>> start Data excerpt

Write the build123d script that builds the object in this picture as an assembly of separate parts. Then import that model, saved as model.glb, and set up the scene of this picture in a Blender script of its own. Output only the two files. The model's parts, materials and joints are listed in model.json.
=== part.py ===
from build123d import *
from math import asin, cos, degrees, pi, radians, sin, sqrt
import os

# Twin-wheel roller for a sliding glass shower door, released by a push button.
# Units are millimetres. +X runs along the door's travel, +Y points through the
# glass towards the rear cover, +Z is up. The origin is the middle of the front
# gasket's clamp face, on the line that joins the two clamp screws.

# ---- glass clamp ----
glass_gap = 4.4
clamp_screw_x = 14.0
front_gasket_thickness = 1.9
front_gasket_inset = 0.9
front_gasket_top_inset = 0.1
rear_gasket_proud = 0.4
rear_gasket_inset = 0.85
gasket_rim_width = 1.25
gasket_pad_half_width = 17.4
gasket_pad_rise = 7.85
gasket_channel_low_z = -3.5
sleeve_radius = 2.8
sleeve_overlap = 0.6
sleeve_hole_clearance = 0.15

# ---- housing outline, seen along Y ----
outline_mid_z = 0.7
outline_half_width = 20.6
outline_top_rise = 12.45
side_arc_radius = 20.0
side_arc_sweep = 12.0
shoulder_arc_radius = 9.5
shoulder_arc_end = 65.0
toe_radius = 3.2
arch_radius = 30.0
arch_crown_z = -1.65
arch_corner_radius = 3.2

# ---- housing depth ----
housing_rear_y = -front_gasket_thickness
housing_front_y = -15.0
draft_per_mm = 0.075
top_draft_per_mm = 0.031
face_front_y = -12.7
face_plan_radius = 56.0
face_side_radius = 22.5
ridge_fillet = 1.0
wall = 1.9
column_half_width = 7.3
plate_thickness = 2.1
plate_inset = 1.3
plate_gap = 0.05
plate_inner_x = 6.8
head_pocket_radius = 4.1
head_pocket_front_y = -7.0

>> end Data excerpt

# [Required work]
Reproduce the data shown above exactly.

# [Written response]
Write the build123d script that builds the object in this picture as an assembly of separate parts. Then import that model, saved as model.glb, and set up the scene of this picture in a Blender script of its own. Output only the two files. The model's parts, materials and joints are listed in model.json.
=== part.py ===
from build123d import *
from math import asin, cos, degrees, pi, radians, sin, sqrt
import os

# Twin-wheel roller for a sliding glass shower door, released by a push button.
# Units are millimetres. +X runs along the door's travel, +Y points through the
# glass towards the rear cover, +Z is up. The origin is the middle of the front
# gasket's clamp face, on the line that joins the two clamp screws.

# ---- glass clamp ----
glass_gap = 4.4
clamp_screw_x = 14.0
front_gasket_thickness = 1.9
front_gasket_inset = 0.9
front_gasket_top_inset = 0.1
rear_gasket_proud = 0.4
rear_gasket_inset = 0.85
gasket_rim_width = 1.25
gasket_pad_half_width = 17.4
gasket_pad_rise = 7.85
gasket_channel_low_z = -3.5
sleeve_radius = 2.8
sleeve_overlap = 0.6
sleeve_hole_clearance = 0.15

# ---- housing outline, seen along Y ----
outline_mid_z = 0.7
outline_half_width = 20.6
outline_top_rise = 12.45
side_arc_radius = 20.0
side_arc_sweep = 12.0
shoulder_arc_radius = 9.5
shoulder_arc_end = 65.0
toe_radius = 3.2
arch_radius = 30.0
arch_crown_z = -1.65
arch_corner_radius = 3.2

# ---- housing depth ----
housing_rear_y = -front_gasket_thickness
housing_front_y = -15.0
draft_per_mm = 0.075
top_draft_per_mm = 0.031
face_front_y = -12.7
face_plan_radius = 56.0
face_side_radius = 22.5
ridge_fillet = 1.0
wall = 1.9
column_half_width = 7.3
plate_thickness = 2.1
plate_inset = 1.3
plate_gap = 0.05
plate_inner_x = 6.8
head_pocket_radius = 4.1
head_pocket_front_y = -7.0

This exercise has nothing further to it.